In 1859 Sainte-Claire Deville had described a means of plating aluminum on copper by electrolysis using fused cryolite (a double fluoride of aluminum and sodium) as an electrolyte. Almost thirty years later, Hall himself experimented with electrolysis using fused cryolite, but as a solvent for alumina, which he hoped to electrolyze. With a crucible of clay Hall’s experiment failed, but after Hall ingeniously lined the clay with carbon, the alumina dissolved like sugar in water and globules of aluminum collected at the cathode.

This first success came on 23 February 1886. Two years later Hall founded a small company to produce aluminum commercially, now the Aluminum Company of America. He patented his production process in 1889. His major patent (No. 400,766, issued 2 April 1889) was challenged unsuccessfully on the grounds that Sainte-Claire Deville had anticipated him.
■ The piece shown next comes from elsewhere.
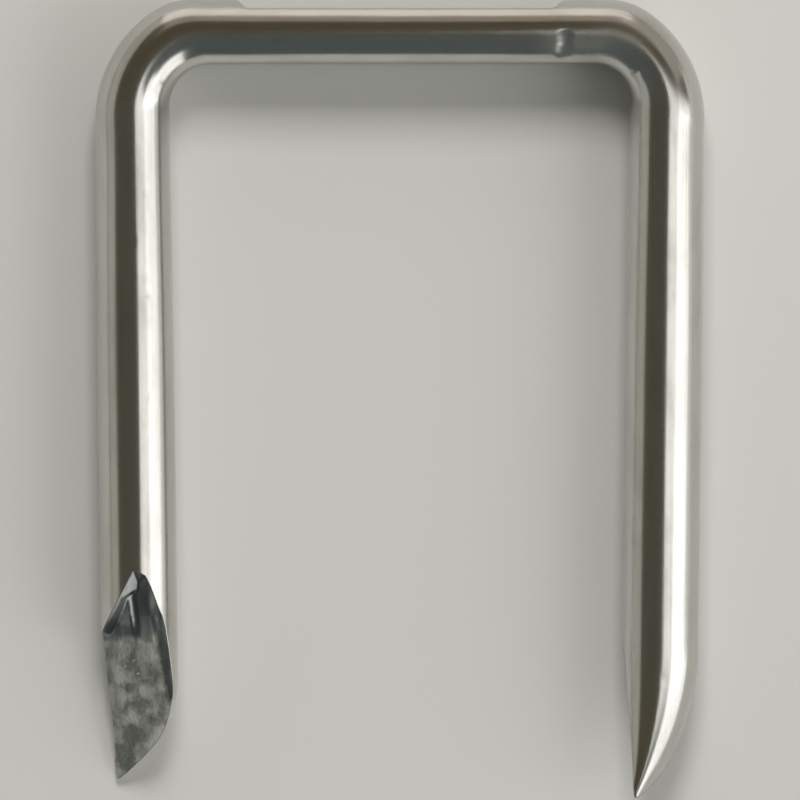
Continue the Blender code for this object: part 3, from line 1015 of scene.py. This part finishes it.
class STAPLE_OT_stage(Operator):
    """Make the pale floor, the soft boxes, the dim room and the camera"""

    bl_idname = "staple.make_stage"
    bl_label = "Make the stage"

    def execute(self, context):
        scene = context.scene
        stage = scene.staple_stage
        half = 1.5
        corners = [(-half, -half, 0), (half, -half, 0), (half, half, 0), (-half, half, 0)]
        mesh = bpy.data.meshes.new("floor")
        mesh.from_pydata(corners, [], [(0, 1, 2, 3)])
        mesh.materials.append(matt_paper(stage))
        floor = bpy.data.objects.new("floor", mesh)
        scene.collection.objects.link(floor)

        key_tint = (1, 0.995, 0.98)
        soft_box("key", -1, 14, 52, 9, stage.key, key_tint)
        soft_box("high_key", -1, 52, 82, 14, stage.key, key_tint)
        soft_box("side_key", -15, 1, 54, 12, stage.key, key_tint)
        soft_box("low_key", -45, 1, 43, 18, stage.key, key_tint)
        soft_box("right_card", 8, 1, 13, 15, stage.right_card, (1, 0.99, 0.97))
        soft_box("corner_card", 43, 2, 46, 23, stage.corner_card, (1.0, 0.94, 0.88))
        soft_box("warm_card", 93, 1, 31, 29, stage.warm_card, (1.0, 0.92, 0.86))
        soft_box("warm_fade", 93, 31, 52, 31, stage.warm_fade, (1.0, 0.90, 0.80))
        soft_box("left_card", 168, 2, 29, 46, stage.left_card, (1.0, 0.98, 0.90))
        soft_box("fill", 90, 38, 58, 14, stage.fill, (1, 1, 1), shown=False)

        scene.world = dim_room(stage)

        camera_data = bpy.data.cameras.new("camera")
        distance = 0.6
        camera_data.clip_start = 0.05
        camera_data.clip_end = 10.0
        camera_data.lens = camera_data.sensor_width * distance / stage.view_width
        camera = bpy.data.objects.new("camera", camera_data)
        low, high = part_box(NODE)
        camera.location = (0, -stage.view_drop, (low.z + high.z) / 2 + distance)
        scene.collection.objects.link(camera)
        scene.camera = camera
        scene.view_settings.view_transform = "Standard"
        return {"FINISHED"}


class STAPLE_PT_panel(Panel):
    """Settings and buttons for the staple and its stage."""

    bl_idname = "STAPLE_PT_panel"
    bl_label = "Cable staple"
    bl_space_type = "VIEW_3D"
    bl_region_type = "UI"
    bl_category = "Staple"

    def draw(self, context):
        for name, group in GROUPS.items():
            box = self.layout.box()
            box.label(text=group.__doc__)
            for key in group.__annotations__:
                box.prop(getattr(context.scene, name), key)
        for operator in OPERATORS:
            self.layout.operator(operator.bl_idname)


GROUPS = {
    "staple_sizes": StapleSizes,
    "staple_points": PointSizes,
    "staple_surface": SurfaceSizes,
    "staple_finish": FinishColours,
    "staple_stage": StageSettings,
}
OPERATORS = (STAPLE_OT_wire, STAPLE_OT_stage)


def register():
    for name, group in GROUPS.items():
        bpy.utils.register_class(group)
        setattr(bpy.types.Scene, name, PointerProperty(type=group))
    for operator in OPERATORS:
        bpy.utils.register_class(operator)
    bpy.utils.register_class(STAPLE_PT_panel)


def unregister():
    bpy.utils.unregister_class(STAPLE_PT_panel)
    for operator in reversed(OPERATORS):
        bpy.utils.unregister_class(operator)
    for name, group in reversed(GROUPS.items()):
        delattr(bpy.types.Scene, name)
        bpy.utils.unregister_class(group)


def main():
    register()
    bpy.ops.staple.make_wire()
    bpy.ops.staple.make_stage()


if __name__ == "__main__":
    main()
The not unusual problems of development and finance followed for the single-minded Hall. Among other improvements in his initial process was the abandonment of external heat for the fused cryolite. Largely because of his labors, the price of aluminum went from five dollars per pound in 1886 to seventy cents per pound in 1893. Seeking other major discoveries, Hall continued to experiment in chemistry, but commercial aluminum, for which he received the Perkin Medal in 1911, remains his greatest contribution.

BIBLIOGRAPHY

For works about Hall, see Junius Edwards, The Immortal Woodshed: The Story of the Inventor Who Brought Aluminum to America (New York, 1955), with Hall’s letters; Alfred Cowles, The True Story of Aluminum (Chicago, 1958); Decisions of the Commissioner of Patents... 1894 (Washington, D.C., 1895), pp. 573–594, 637–645, with the decision of Judge William Howard Taft, based on 1500 pages of testimony, in the patent case of “The Pittsburgh Reduction Co. [Hall’s] v. The Cowles Electric Smelting and Aluminum Co.”; Addresses at the Memorial Service, Oberlin, Ohio, Jan. 22, 1915, including contributions by Arthur V. Davis and F. F. Jewett, and Hall’s Perkin address; and Harry N. Holmes, Fifty Years of Industrial Aluminum, Bulletin of Oberlin College, no. 346 (1937), which summarizes Hall’s work authoritatively.